So the way you could have picked it up is something like:

# pick up 533445c6e533
git fetch git://git.kernel.org/pub/scm/linux/kernel/git/tip/tip.git sched/urgent
git cherry-pick 533445c6e533

or pick up all pending scheduler fixes, amongst them 533445c6e533:

git pull git://git.kernel.org/pub/scm/linux/kernel/git/tip/tip.git sched/urgent

Or to export just that single one as a patch:

git fetch git://git.kernel.org/pub/scm/linux/kernel/git/tip/tip.git sched/urgent
git log --pretty=email --stat -p -1 533445c6e533

> Juri kindly sent me the patch.
>
> With the patch applied to an otherwise unmodified Kernel 4.1RC3,
> Resume from suspend is working fine again.

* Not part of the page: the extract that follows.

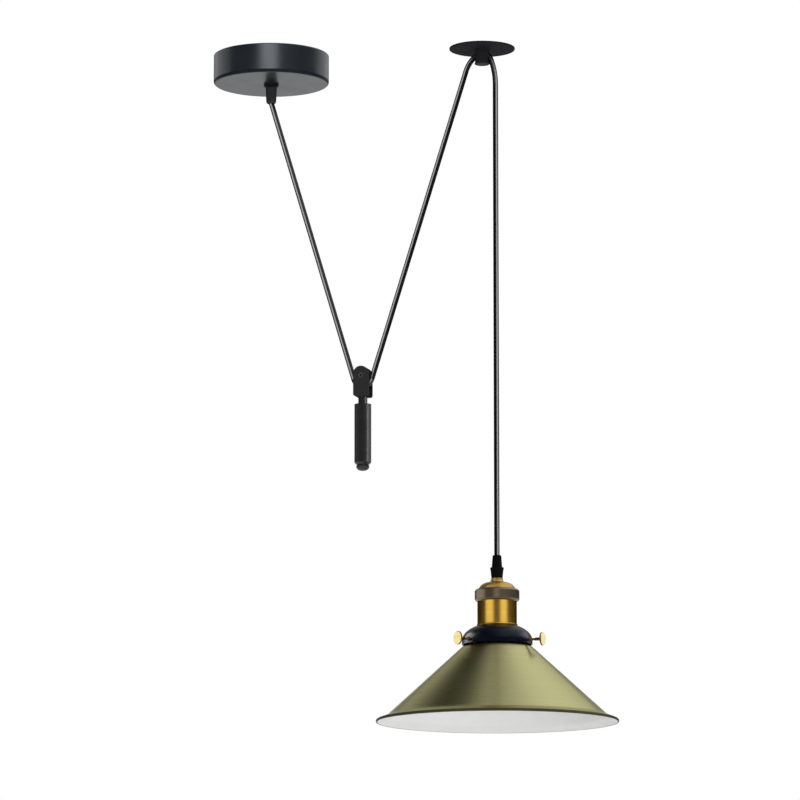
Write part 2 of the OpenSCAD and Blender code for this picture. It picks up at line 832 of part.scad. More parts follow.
module gallery_ring() {
  z = gallery_top - gallery_wall - 0.45;
  r = shell_r - 0.05;
  color([0.1, 0.1, 0.11])
    in_lamp()
      difference() {
        ring(r, sleeve_r + 0.02, z - 3.4, z);
        for (turn = [0:45:315])
          rotate([0, 0, turn]) translate([r - 0.8, -1, z - 4]) cube([2, 2, 3]);
      }
}

module gallery_bosses() {
  r = gallery_r;
  color([0.75, 0.6, 0.28])
    in_lamp()
      for (turn = thumb_turns)
        rotate([0, 0, turn])
          translate([0, 0, screw_z])
            rotate([0, 90, 0])
              difference() {
                union() {
                  translate([0, 0, r - 1.7]) cylinder(h = 2.5, r = boss_r);
                  translate([0, 0, r - 2.6]) cylinder(h = 0.95, r = boss_r + 0.7);
                }
                translate([0, 0, r - 4]) cylinder(h = 8, r = thumb_r + slack);
              }
}

module thumbscrew(turn) {
  color([0.85, 0.7, 0.35])
    in_lamp()
      rotate([0, 0, turn])
        translate([0, 0, screw_z])
          rotate([0, 90, 0]) {
            translate([0, 0, thumb_tip]) cylinder(h = head_r - thumb_tip, r = thumb_r);
            translate([0, 0, head_r - 1.4]) cylinder(h = 0.7, r1 = 1.9, r2 = 5.7);
            translate([0, 0, head_r - 0.7]) cylinder(h = 1.1, r = 6.1);
            translate([0, 0, head_r + 0.4]) cylinder(h = 0.4, r1 = 6.1, r2 = 5.5);
          }
}

module thumbscrew_1() {
  thumbscrew(thumb_turns[0]);
}

module thumbscrew_2() {
  thumbscrew(thumb_turns[1]);
}

module thumbscrew_3() {
  thumbscrew(thumb_turns[2]);
}

module shade() {
  w = shade_wall;
  n = neck_r;
  // sheet measured square to the cone
  step = w * 1.36;
  outer = [[n + 0.9, shade_top], [n + 0.9, shade_top - 1], [n, shade_top - 1.6],
    [n, shoulder_z + 2.4], [n + 0.7, shoulder_z + 1], [n + 2, shoulder_z + 0.3],
    [shoulder_r - 0.5, shoulder_z + 0.1], [shoulder_r + 0.4, shoulder_z - 0.4],
    [crease_r, crease_z], [rim_r - 0.7, rim_z], [rim_r, rim_z - 0.5],
    [rim_r - 0.1, rim_z - 1.2], [rim_r - 0.8, rim_z - 1.5]];
  inner = [[crease_r - 0.8, crease_z - 1.3],
    [shoulder_r - 0.4, shoulder_z - step + 0.2], [shoulder_r - 1.2, shoulder_z - w],
    [n + 1, shoulder_z - w], [n - 0.8, shoulder_z], [n - w, shoulder_z + 2],
    [n - w, shade_top]];
  color([0.6, 0.58, 0.4])
    in_lamp() rotate_extrude() polygon(concat(outer, inner));
}

rose_cover();
rose_strap();
rose_grip_body();
rose_grip_locknut();
rose_grip_sleeve();
rose_grip_nut();
rose_terminal_block();
rose_terminal_screws();
rose_earth_screw();
rose_core_live();
rose_core_neutral();
rose_core_earth();
flex_rose_end();
flex_rose_strand();
flex_under_wheel();
flex_guide_strand();
flex_over_guide();
flex_drop();
flex_lamp_end();
guide_plate();
guide_post();
guide_post_screws();
guide_pin();
guide_roller();
weight_fork();
weight_axle();
weight_wheel();
weight_stem();
weight_cylinder();
weight_end_bolt();
lamp_grip_nut();
lamp_grip_sleeve();
lamp_grip_body();
holder_nipple();
holder_nipple_nut();
holder_cap();
holder_collar();
holder_shell();
holder_insert();
holder_screw_shell();
holder_contact();
holder_terminals();
lamp_core_live();
lamp_core_neutral();
lamp_core_earth();
gallery();
gallery_ring();
gallery_bosses();
thumbscrew_1();
thumbscrew_2();
thumbscrew_3();
shade();
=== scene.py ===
import json
from math import asin, atan2, cos, hypot, pi, radians, sin

import bmesh
import bpy
from mathutils import Matrix, Vector


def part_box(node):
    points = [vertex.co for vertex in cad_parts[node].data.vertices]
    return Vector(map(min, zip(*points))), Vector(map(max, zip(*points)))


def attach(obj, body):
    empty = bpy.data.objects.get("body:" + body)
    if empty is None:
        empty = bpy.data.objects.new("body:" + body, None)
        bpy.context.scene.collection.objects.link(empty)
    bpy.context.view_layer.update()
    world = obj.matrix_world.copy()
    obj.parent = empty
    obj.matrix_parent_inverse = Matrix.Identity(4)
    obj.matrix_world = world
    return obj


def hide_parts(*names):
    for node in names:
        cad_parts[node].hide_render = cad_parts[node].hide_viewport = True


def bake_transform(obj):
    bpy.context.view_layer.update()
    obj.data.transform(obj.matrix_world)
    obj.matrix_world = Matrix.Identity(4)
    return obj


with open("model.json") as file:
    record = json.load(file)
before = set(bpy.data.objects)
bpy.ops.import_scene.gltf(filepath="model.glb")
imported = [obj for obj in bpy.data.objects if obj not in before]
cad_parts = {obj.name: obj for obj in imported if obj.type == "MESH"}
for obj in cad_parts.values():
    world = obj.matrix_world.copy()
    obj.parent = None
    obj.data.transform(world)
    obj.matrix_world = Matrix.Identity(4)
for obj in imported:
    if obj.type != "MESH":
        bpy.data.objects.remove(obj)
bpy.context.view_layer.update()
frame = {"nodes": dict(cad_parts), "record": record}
nodes = frame["nodes"]
print("frame loaded,", len(nodes), "nodes")


# camera, at the photo's view from a little below

view = {
    "place": (0.80563, -4.31528, -1.03857),
    "turn": 9.0,       # degrees to the right of straight on
    "tilt": 9.21,      # degrees up
    "lens": 215.7,
    "sensor": 36.0,
}


def makeCamera():
    data = bpy.data.cameras.new("photoCamera")
    data.lens = view["lens"]
    data.sensor_width = view["sensor"]
    data.clip_start, data.clip_end = 0.05, 60
    camera = bpy.data.objects.new("photoCamera", data)
    camera.location = view["place"]
    camera.rotation_euler = (radians(90 + view["tilt"]), 0, radians(view["turn"]))
    bpy.context.scene.collection.objects.link(camera)
    bpy.context.scene.camera = camera


makeCamera()
print("camera set")


# node helpers for the materials

def startMaterial(name, colour, roughness, metal=0.0, **extras):
    material = bpy.data.materials.new(name)
    material.use_nodes = True
    tree = material.node_tree
    shader = tree.nodes["Principled BSDF"]
    shader.inputs["Base Color"].default_value = (*colour, 1)
    shader.inputs["Roughness"].default_value = roughness
    shader.inputs["Metallic"].default_value = metal
    for socket, value in extras.items():
        shader.inputs[socket.replace("_", " ")].default_value = value
    return material, tree, shader


def objectPoint(tree, scale):
    coords = tree.nodes.new("ShaderNodeTexCoord")
    mapping = tree.nodes.new("ShaderNodeMapping")
    mapping.inputs["Scale"].default_value = scale
    tree.links.new(coords.outputs["Object"], mapping.inputs["Vector"])
    return mapping.outputs["Vector"]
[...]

Great, thanks for testing!

Ingo

2015-05-15 08:51:01

by Juri Lelli

[permalink] [raw]
Subject: Re: On resume from suspend only CPU 0 comes back on-line [REGRESSION][BISECTED]

On 14/05/15 23:12, Doug Smythies wrote:
> On 2015.05.14 10:48 Ingo Molnar wrote:
>
>> * Juri Lelli <[email protected]> wrote:
>>>> On 14/05/15 15:41, Doug Smythies wrote:
>>>> As of, or about, Kernel 4.1RC1 on resume from suspend only CPU 0 comes back on-line.
>>>> The issue persists through Kernel 4.1RC3.
>>>> This is on my test computer with an i7-2600K.
>>>> I do not normally use suspend on this computer, but was doing so while working on a bug report.
>>>>
>>>> The kernel was bisected, and this is the result:
>>>>
>>>
>>> Does commit 533445c6e533 "sched/core: Fix regression in
>>> cpuset_cpu_inactive() for suspend" on tip/sched/core
>>> fix the bug?
>
>> That would be sched/urgent primarily, not sched/core:
>> git git://git.kernel.org/pub/scm/linux/kernel/git/tip/tip.git sched/urgent
>> I'll get this fix to Linus ASAP.
>
> I could not seem to figure out how to get the patch from tip,
> and any version I could find on internet would not apply properly.
>
> Juri kindly sent me the patch.
>
> With the patch applied to an otherwise unmodified Kernel 4.1RC3,
> Resume from suspend is working fine again.
>

Great! Thanks for testing :).

Best,

- Juri